L’ovvia risposta è il motivo per cui la compagna di Fini, Elisabetta Tulliani, suo fratello Giancarlo e suo padre Sergio sono considerati nient’altro che i «prestanome» dell’uomo politico nell’affare che avrebbe dovuto portarli a diventare addirittura soci di Corallo, tutt’ora in attesa di estradizione dall’isola dei Caraibi dov’è stato arrestato con l’accusa di associazione per delinquere, peculato e altri reati. Per questo, fra l’altro, ha comprato loro la famosa casa di Montecarlo ereditata da Alleanza nazionale, intestata a un paio di società offshore dietro le quali c’erano Giancarlo (anche lui latitante, ma a Dubai) ed Elisabetta Tulliani.
Ora i magistrati sono a caccia del tesoro che la famiglia avrebbe accumulato illecitamente – oltre 7 milioni di euro – e dopo averne sequestrati 5 a Giancarlo, Elisabetta e Sergio sono passati a Fini, indagato anche lui per riciclaggio. L’ex presidente della Camera non ha beni mobili e immobili intestati a suo nome, ma 2 polizze assicurative da 467.000 euro ciascuna, sulle quali la Guardia di finanza ha verificato versamenti fino al dicembre 2016.
Il principale accusatore nell’indagine condotta dal procuratore aggiunto di Roma Michele Prestipino e dal sostituto Barbara Sargenti resta l’ex deputato Amedeo Laboccetta (un finiano passato dalla parte di Berlusconi quando ci fu la rottura), anche lui inquisito, secondo il quale la conoscenza tra Fini e Corallo risale al 2004, prima che i Tulliani entrassero nella vita dell’ex presidente della Camera. Gli inquirenti hanno così ricostruito una vicenda «dalle implicazioni inquietanti» dietro cui s’intravede un’alleanza fra l’imprenditore e Fini da cui il primo ricavò agevolazioni legislative e guadagni ultramilionari, per i quali il secondo avrebbe richiesto un tornaconto personale. Per esempio la casa di Montecarlo, che nel racconto di Laboccetta fu un desiderio espresso direttamente dall’ex leader di An.
Corallo fu invitato a due feste private nell’appartamento del presidente della Camera a Montecitorio, nel 2008 e nel 2010, per il primo compleanno di una figlia e il battesimo dell’altra. «Lui manteneva i rapporti con i Tulliani — ha spiegato Laboccetta ai pubblici ministeri — perché aveva compreso che erano in grado di condizionare pesantemente le scelte e le valutazioni della terza carica dello Stato... Il favore di Fini gli era utile a tutela dei suoi interessi imprenditoriali».

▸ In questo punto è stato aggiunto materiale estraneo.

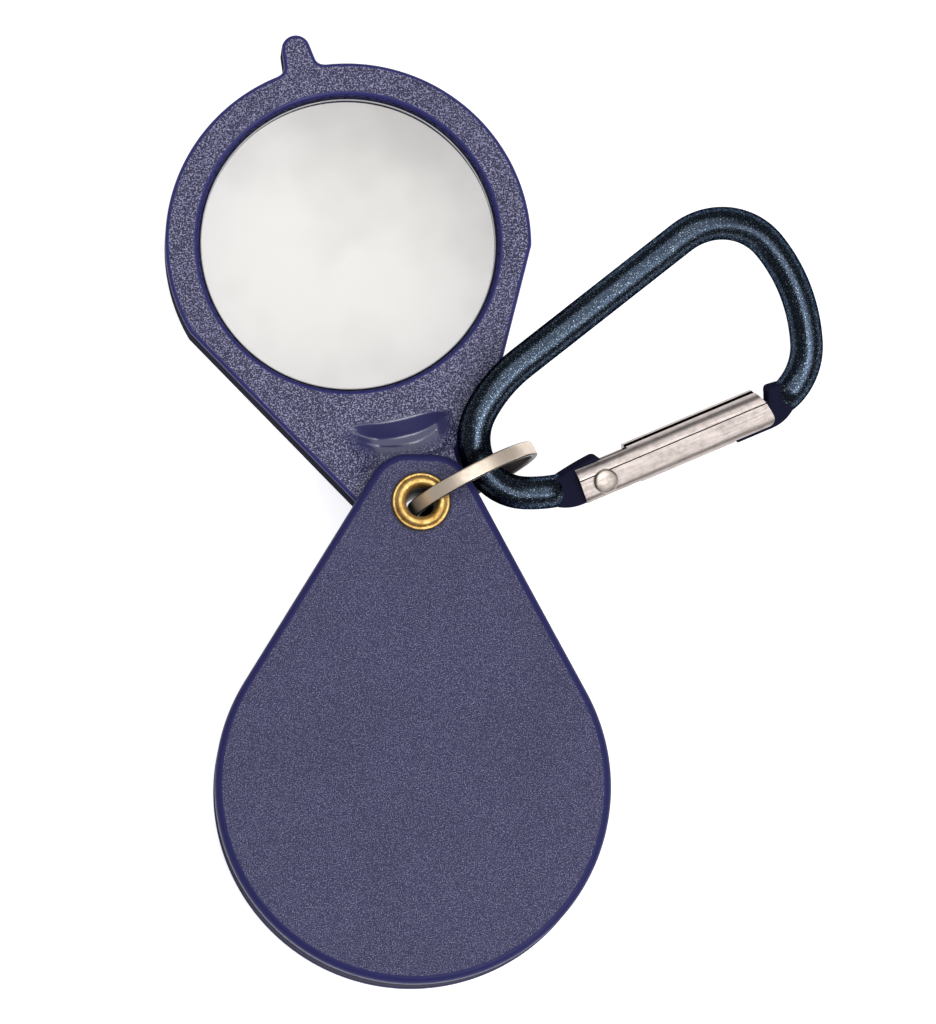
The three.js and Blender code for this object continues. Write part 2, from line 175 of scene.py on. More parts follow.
class Shell:
    """A mesh made of loops of points that are joined by strips and filled faces."""

    def __init__(self):
        self.mesh = bmesh.new()

    def loop(self, points):
        return [self.mesh.verts.new(point) for point in points]

    def bridge(self, first, second, look=0):
        made = []
        count = max(len(first), len(second))
        for i in range(count):
            j = (i + 1) % count
            if len(first) == 1:
                corners = (first[0], second[j], second[i])
            elif len(second) == 1:
                corners = (first[i], first[j], second[0])
            else:
                corners = (first[i], first[j], second[j], second[i])
            made.append(self.mesh.faces.new(corners))
            made[-1].material_index = look
        return made

    def strips(self, loops, look=0):
        for first, second in zip(loops, loops[1:]):
            self.bridge(first, second, look)

    def fill(self, loops, look=0):
        edges = []
        for loop in loops:
            for a, b in zip(loop, loop[1:] + loop[:1]):
                edges.append(self.mesh.edges.get((a, b)) or self.mesh.edges.new((a, b)))
        made = bmesh.ops.triangle_fill(self.mesh, use_beauty=True, edges=edges)["geom"]
        for item in made:
            if isinstance(item, bmesh.types.BMFace):
                item.material_index = look

    def finish(self, name, matrix, looks, crease=35):
        bmesh.ops.recalc_face_normals(self.mesh, faces=self.mesh.faces)
        data = bpy.data.meshes.new(name)
        self.mesh.to_mesh(data)
        self.mesh.free()
        data.transform(matrix)
        for look in looks:
            data.materials.append(look)
        data.shade_smooth()
        data.set_sharp_from_angle(angle=rad(crease))
        thing = bpy.data.objects.new(name, data)
        bpy.context.scene.collection.objects.link(thing)
        return thing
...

Fini ha denunciato Laboccetta per calunnia e fornito spiegazioni del tutto diverse sui suoi rapporti con Corallo, sostenendo che non fu lui a presentare Tulliani all’imprenditore, come dice Laboccetta, né a invitarlo a Montecitorio: «Fu Giancarlo a chiedere alla sorella (cioè Elisabetta, compagna di Fini, ndr) se lui e Laboccetta potevano venire al primo compleanno di mia figlia». Ma il giudice si chiede «perché Fini non si meravigliò, e conseguentemente non ebbe nulla in contrario, della richiesta di Giancarlo Tulliani di invitare Corallo e Laboccetta a un festeggiamento così intimo se non conosceva l’esistenza di pregressi rapporti fra i tre».

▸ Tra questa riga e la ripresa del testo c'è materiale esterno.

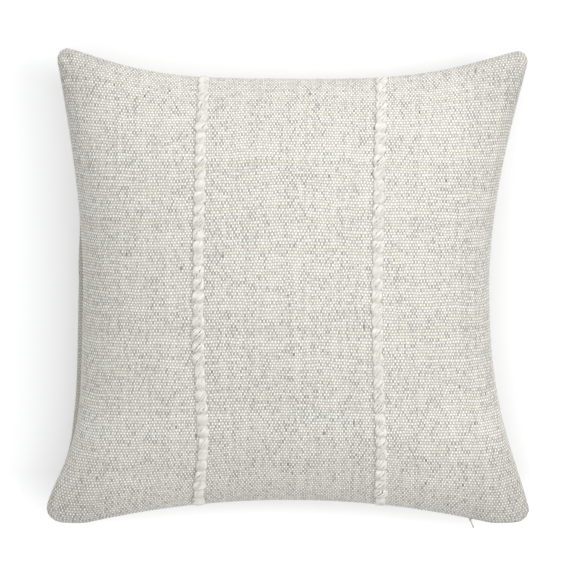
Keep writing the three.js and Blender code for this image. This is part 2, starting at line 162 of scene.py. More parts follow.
def ring_quads(outer: np.ndarray, inner: np.ndarray) -> np.ndarray:
    """Quads between two rings that have the same number of points."""
    return np.stack([outer, inner, np.roll(inner, -1), np.roll(outer, -1)], axis=-1)


def ring_triangles(
    outer: np.ndarray, outer_at: np.ndarray, inner: np.ndarray, inner_at: np.ndarray
) -> np.ndarray:
    """Triangles between two rings that have different numbers of points.

    Args:
        outer: the first ring's indices.
        outer_at: its places round the edge.
        inner: the second ring's indices.
        inner_at: its places round the edge.

    Returns:
        Index triples, wound as ring_quads winds its quads.
    """
    ends = (np.append(outer_at, 4.0), np.append(inner_at, 4.0))
    made = []
    i = j = 0
    while i < len(outer) or j < len(inner):
        a, b = outer[i % len(outer)], inner[j % len(inner)]
        if j >= len(inner) or (i < len(outer) and ends[0][i + 1] <= ends[1][j + 1]):
            made.append((a, b, outer[(i + 1) % len(outer)]))
            i += 1
        else:
            made.append((a, b, inner[(j + 1) % len(inner)]))
            j += 1
    return np.array(made)


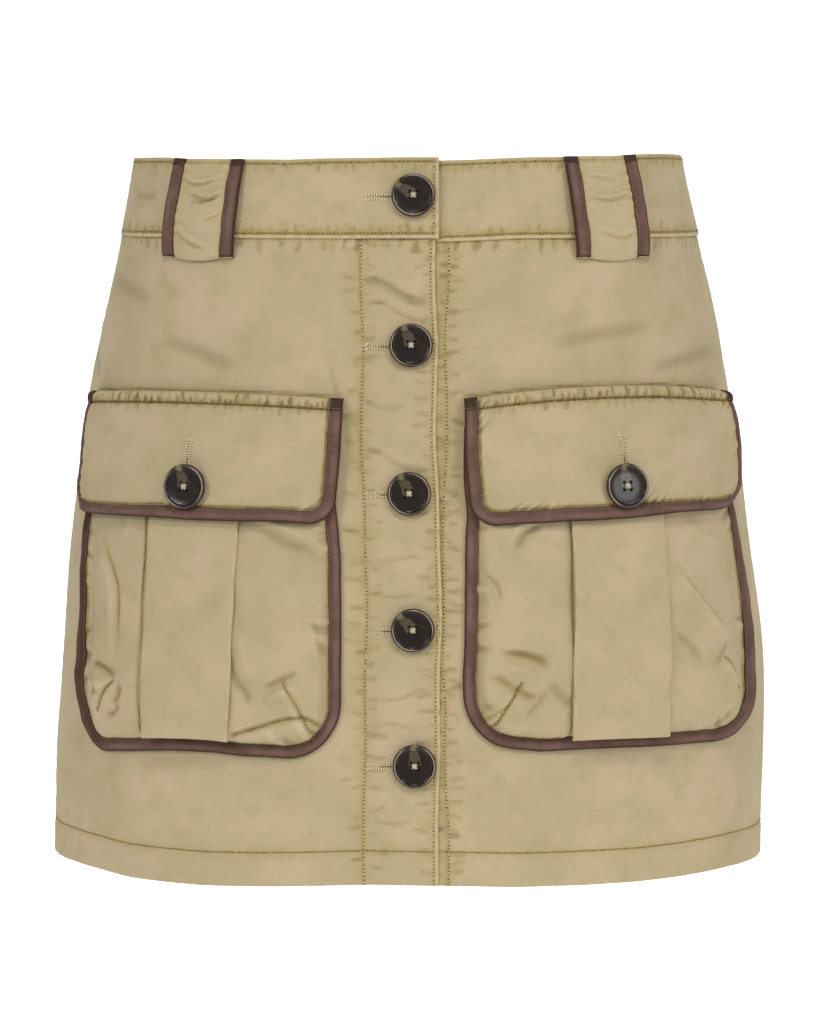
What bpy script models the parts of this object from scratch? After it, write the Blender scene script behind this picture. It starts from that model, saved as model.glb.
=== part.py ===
"""A cargo utility skirt, worn on an unseen figure: a buttoned cotton skirt on a waistband,
with two pleated cargo pockets under buttoned flaps, and wide belt loops.

Every cloth piece is laid out as a maker would, by its arc round the body from the centre front
and its drop below the waistband's top edge. Both are real millimetres, measured on the cloth.
Arcs are positive towards +X, which is the wearer's left. The front faces -Y and +Z is up.
The origin is the middle of the waistband, where the wearer holds the skirt up.
"""

from functools import lru_cache
from math import cos, hypot, pi, radians, sin
from typing import NamedTuple

import bmesh
import bpy
import numpy as np
from mathutils import Matrix, Vector

MM = 0.001

# The skirt's driving sizes, in millimetres.
SKIRT_LENGTH = 380.0
BAND_HEIGHT = 43.0
PANEL_WALL = 1.3
BAND_WALL = 2.2
BAND_PROUD = 1.0
SEAM_GAP = 0.7
WAIST_GAP = 0.4
REST_GAP = 0.7
LAYER_GAP = 0.3

# The closure: the right front laps over the left front.
OVERLAP_EDGE = 14.4
PLACKET_WIDTH = 39.0
UNDERLAP_EDGE = -20.0
PLACKET_PROUD = 0.8
PLACKET_STEP = 2.0

# The cargo pockets: a bag with a box pleat, bound round its sides and bottom.
POCKET_WIDTH = 161.0
POCKET_MOUTH_DROP = 143.0
POCKET_DEEP = 168.5
POCKET_CORNER = 28.0
BAG_WALL = 1.2
BAG_MOUTH_PROUD = 2.8
BAG_FULL_PROUD = 10.5
BAG_FULL_DOWN = 155.0
BINDING_CLEAR = 1.5
BAG_RISE = 6.0
PLEAT_WIDTH = 51.0
PLEAT_LENGTH = 161.7
PLEAT_WALL = 1.2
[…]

Secondo il gip le giustificazioni di Fini sono «del tutto inverosimili», anche perché al momento della prima festa «Giancarlo ed Elisabetta Tulliani, attraverso le loro società offshore, avevano già ottenuto da Corallo 1.587.000 euro», mentre fra la prima e la seconda «Giancarlo Tulliani aveva ricevuto un altro trasferimento di 200.000 euro, e Sergio Tulliani 2,4 milioni di euro».